RAW DATA:

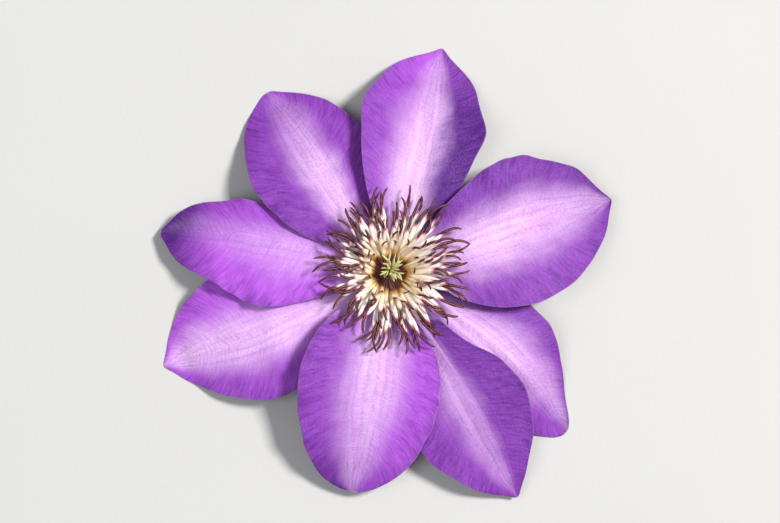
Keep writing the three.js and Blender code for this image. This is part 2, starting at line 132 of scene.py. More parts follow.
# One entry for each sepal, in the order of the solids' names.
# direction: of the tip, and claw: of the claw, in degrees from +X.
# bow: sideways bend of the midrib. rise: crest above the claw. tip: height of the tip.
# left, right: half widths from the fourth station on, looking from the claw to the tip.
# level, lift_left, lift_right: how far the blade and its margins lie above a common dish.
# wave: size, number and phase of the waves along the margins.
# curl: how far the left and the right margin turn up again beyond the neighbouring sepals.
# bar, bar_centre and pale: half width of the pale bar, its place across the blade and how pale it
# is, near the claw and near the tip.
# violet_with_painted_light: how light the violet is on the left and on the right, and what the tip
# adds to it. It is partly the sepal's own tone and partly painted light and shade: a half lighter or
# darker as if lit from one side, and darker where a margin folds or a tip bends under.
# crinkle: height of the fine waves on the left and right margin.
# pointed: how much the blade narrows before its tip.
SEPALS = [
    dict(direction=75.4, claw=66, length=82.5, bow=-1.5, rise=3.2, tip=-3.5,
         left=[12.5, 18, 21.7, 23, 18, 13.6, 5], right=[11, 15.5, 18.2, 20.7, 16.2, 13.2, 5],
         level=0.3, lift_left=3.2, lift_right=-1.2, wave=[0.5, 3, 0.4], curl=(0, 2.6),
         bar=(0.46, 0.29), bar_centre=(0.09, 0.02), pale=(1, 0.44),
         violet_with_painted_light=(0.56, 0, 0.4), crinkle=(0.6, 0.3), pointed=0.25),
    dict(direction=19.9, claw=12, length=84, bow=1.2, rise=3.2, tip=4.5,
         left=[12, 18, 22.6, 23.2, 17.6, 14, 6], right=[16, 23.6, 26, 24.4, 18.8, 14, 8],
         level=1, lift_left=1.4, lift_right=1.4, wave=[0.6, 3.5, 2.2], curl=(0, 0),
         bar=(0.46, 0.42), bar_centre=(-0.03, 0.04), pale=(1, 0.5),
         violet_with_painted_light=(0.28, 0.42, -0.18), crinkle=(0.7, 0.6), pointed=0.3),
    dict(direction=-39.1, claw=-26, length=81.6, bow=4.5, rise=3, tip=-2.5,
         left=[11, 19, 23.5, 22.8, 16, 10.5, 7], right=[7, 13, 16, 16, 12.5, 9, 8],
         level=-1.9, lift_left=-1.2, lift_right=-0.6, wave=[0.5, 3, 1.2], curl=(0, 0),
         bar=(0.36, 0.46), bar_centre=(0, 0.44), pale=(0.94, 0.42),
         violet_with_painted_light=(0.36, 0.58, -0.1), crinkle=(0.2, 0.3), pointed=0.0),
    dict(direction=-58.3, claw=-63, length=86.6, bow=0.8, rise=3, tip=2.5,
         left=[5.5, 9.8, 17.6, 19.4, 15.6, 9.8, 5], right=[11, 16, 20.5, 21.6, 16.2, 12, 5],
         level=-0.2, lift_left=1.8, lift_right=-1.6, wave=[0.5, 3.5, 0], curl=(0, 0),
         bar=(0.31, 0.27), bar_centre=(-0.15, -0.12), pale=(0.57, 0.34),
         violet_with_painted_light=(0.25, 0.4, 0.08), crinkle=(0.5, 0.2), pointed=0.25),
    dict(direction=-98.3, claw=-102, length=73.2, bow=0.7, rise=3.2, tip=4,
         left=[13.5, 20.4, 22.5, 22, 18.4, 15.6, 13], right=[16.5, 23, 25, 23.8, 19.8, 17.6, 16],
         level=1.3, lift_left=1.6, lift_right=2.6, wave=[0.5, 3, 3], curl=(0, 0),
         bar=(0.44, 0.37), bar_centre=(0.02, -0.1), pale=(0.9, 0.48),
         violet_with_painted_light=(0.86, 0.5, -0.34), crinkle=(0.6, 0.6), pointed=0.0),
    dict(direction=-156.4, claw=-144, length=79.4, bow=3, rise=3, tip=-2.5,
         left=[11, 18, 24, 23.7, 17.5, 11.3, 6], right=[10, 15, 19, 21, 17.3, 13, 7],
         level=-1.2, lift_left=-1.2, lift_right=-1, wave=[0.5, 3, 5], curl=(0, 0),
         bar=(0.38, 0.48), bar_centre=(0.05, -0.1), pale=(0.95, 0.92),
         violet_with_painted_light=(0.68, 1, 0.05), crinkle=(0.2, 0.4), pointed=0.3),
    dict(direction=170.9, claw=170, length=76, bow=-2.8, rise=3, tip=2.5,
         left=[11, 16.3, 19.5, 16.8, 12.2, 10.2, 7], right=[9.5, 12.3, 14, 15.2, 13, 11.2, 8.4],
         level=0, lift_left=1.2, lift_right=-1.2, wave=[0.7, 4, 2], curl=(0, 0),
         bar=(0.45, 0.36), bar_centre=(0.1, -0.35), pale=(0.54, 0.1),
         violet_with_painted_light=(1, 0.74, -1.05), crinkle=(0.8, 0.2), pointed=0.3),
    dict(direction=122.6, claw=120, length=73.3, bow=1.2, rise=3, tip=-2.5,
         left=[13, 20.2, 23.2, 23.3, 18.7, 15.2, 12], right=[10, 14.5, 17.5, 19, 15.8, 11.8, 7],
         level=0, lift_left=1.2, lift_right=-1.3, wave=[0.5, 3, 1], curl=(0, 0),
         bar=(0.3, 0.38), bar_centre=(0.04, -0.14), pale=(0.98, 0.26),
         violet_with_painted_light=(0.4, 0.46, 0), crinkle=(0.5, 0.2), pointed=0.2),
]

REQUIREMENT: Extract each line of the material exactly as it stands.

REPLY:
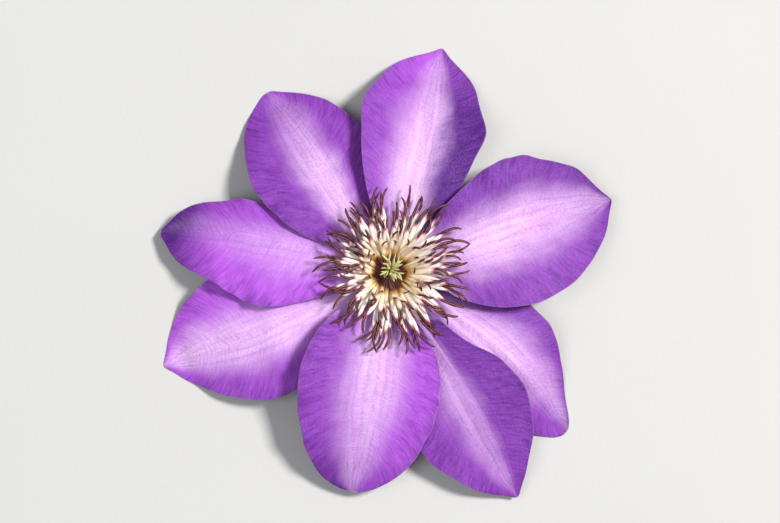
Keep writing the three.js and Blender code for this image. This is part 2, starting at line 132 of scene.py. More parts follow.
# One entry for each sepal, in the order of the solids' names.
# direction: of the tip, and claw: of the claw, in degrees from +X.
# bow: sideways bend of the midrib. rise: crest above the claw. tip: height of the tip.
# left, right: half widths from the fourth station on, looking from the claw to the tip.
# level, lift_left, lift_right: how far the blade and its margins lie above a common dish.
# wave: size, number and phase of the waves along the margins.
# curl: how far the left and the right margin turn up again beyond the neighbouring sepals.
# bar, bar_centre and pale: half width of the pale bar, its place across the blade and how pale it
# is, near the claw and near the tip.
# violet_with_painted_light: how light the violet is on the left and on the right, and what the tip
# adds to it. It is partly the sepal's own tone and partly painted light and shade: a half lighter or
# darker as if lit from one side, and darker where a margin folds or a tip bends under.
# crinkle: height of the fine waves on the left and right margin.
# pointed: how much the blade narrows before its tip.
SEPALS = [
    dict(direction=75.4, claw=66, length=82.5, bow=-1.5, rise=3.2, tip=-3.5,
         left=[12.5, 18, 21.7, 23, 18, 13.6, 5], right=[11, 15.5, 18.2, 20.7, 16.2, 13.2, 5],
         level=0.3, lift_left=3.2, lift_right=-1.2, wave=[0.5, 3, 0.4], curl=(0, 2.6),
         bar=(0.46, 0.29), bar_centre=(0.09, 0.02), pale=(1, 0.44),
         violet_with_painted_light=(0.56, 0, 0.4), crinkle=(0.6, 0.3), pointed=0.25),
    dict(direction=19.9, claw=12, length=84, bow=1.2, rise=3.2, tip=4.5,
         left=[12, 18, 22.6, 23.2, 17.6, 14, 6], right=[16, 23.6, 26, 24.4, 18.8, 14, 8],
         level=1, lift_left=1.4, lift_right=1.4, wave=[0.6, 3.5, 2.2], curl=(0, 0),
         bar=(0.46, 0.42), bar_centre=(-0.03, 0.04), pale=(1, 0.5),
         violet_with_painted_light=(0.28, 0.42, -0.18), crinkle=(0.7, 0.6), pointed=0.3),
    dict(direction=-39.1, claw=-26, length=81.6, bow=4.5, rise=3, tip=-2.5,
         left=[11, 19, 23.5, 22.8, 16, 10.5, 7], right=[7, 13, 16, 16, 12.5, 9, 8],
         level=-1.9, lift_left=-1.2, lift_right=-0.6, wave=[0.5, 3, 1.2], curl=(0, 0),
         bar=(0.36, 0.46), bar_centre=(0, 0.44), pale=(0.94, 0.42),
         violet_with_painted_light=(0.36, 0.58, -0.1), crinkle=(0.2, 0.3), pointed=0.0),
    dict(direction=-58.3, claw=-63, length=86.6, bow=0.8, rise=3, tip=2.5,
         left=[5.5, 9.8, 17.6, 19.4, 15.6, 9.8, 5], right=[11, 16, 20.5, 21.6, 16.2, 12, 5],
         level=-0.2, lift_left=1.8, lift_right=-1.6, wave=[0.5, 3.5, 0], curl=(0, 0),
         bar=(0.31, 0.27), bar_centre=(-0.15, -0.12), pale=(0.57, 0.34),
         violet_with_painted_light=(0.25, 0.4, 0.08), crinkle=(0.5, 0.2), pointed=0.25),
    dict(direction=-98.3, claw=-102, length=73.2, bow=0.7, rise=3.2, tip=4,
         left=[13.5, 20.4, 22.5, 22, 18.4, 15.6, 13], right=[16.5, 23, 25, 23.8, 19.8, 17.6, 16],
         level=1.3, lift_left=1.6, lift_right=2.6, wave=[0.5, 3, 3], curl=(0, 0),
         bar=(0.44, 0.37), bar_centre=(0.02, -0.1), pale=(0.9, 0.48),
         violet_with_painted_light=(0.86, 0.5, -0.34), crinkle=(0.6, 0.6), pointed=0.0),
    dict(direction=-156.4, claw=-144, length=79.4, bow=3, rise=3, tip=-2.5,
         left=[11, 18, 24, 23.7, 17.5, 11.3, 6], right=[10, 15, 19, 21, 17.3, 13, 7],
         level=-1.2, lift_left=-1.2, lift_right=-1, wave=[0.5, 3, 5], curl=(0, 0),
         bar=(0.38, 0.48), bar_centre=(0.05, -0.1), pale=(0.95, 0.92),
         violet_with_painted_light=(0.68, 1, 0.05), crinkle=(0.2, 0.4), pointed=0.3),
    dict(direction=170.9, claw=170, length=76, bow=-2.8, rise=3, tip=2.5,
         left=[11, 16.3, 19.5, 16.8, 12.2, 10.2, 7], right=[9.5, 12.3, 14, 15.2, 13, 11.2, 8.4],
         level=0, lift_left=1.2, lift_right=-1.2, wave=[0.7, 4, 2], curl=(0, 0),
         bar=(0.45, 0.36), bar_centre=(0.1, -0.35), pale=(0.54, 0.1),
         violet_with_painted_light=(1, 0.74, -1.05), crinkle=(0.8, 0.2), pointed=0.3),
    dict(direction=122.6, claw=120, length=73.3, bow=1.2, rise=3, tip=-2.5,
         left=[13, 20.2, 23.2, 23.3, 18.7, 15.2, 12], right=[10, 14.5, 17.5, 19, 15.8, 11.8, 7],
         level=0, lift_left=1.2, lift_right=-1.3, wave=[0.5, 3, 1], curl=(0, 0),
         bar=(0.3, 0.38), bar_centre=(0.04, -0.14), pale=(0.98, 0.26),
         violet_with_painted_light=(0.4, 0.46, 0), crinkle=(0.5, 0.2), pointed=0.2),
]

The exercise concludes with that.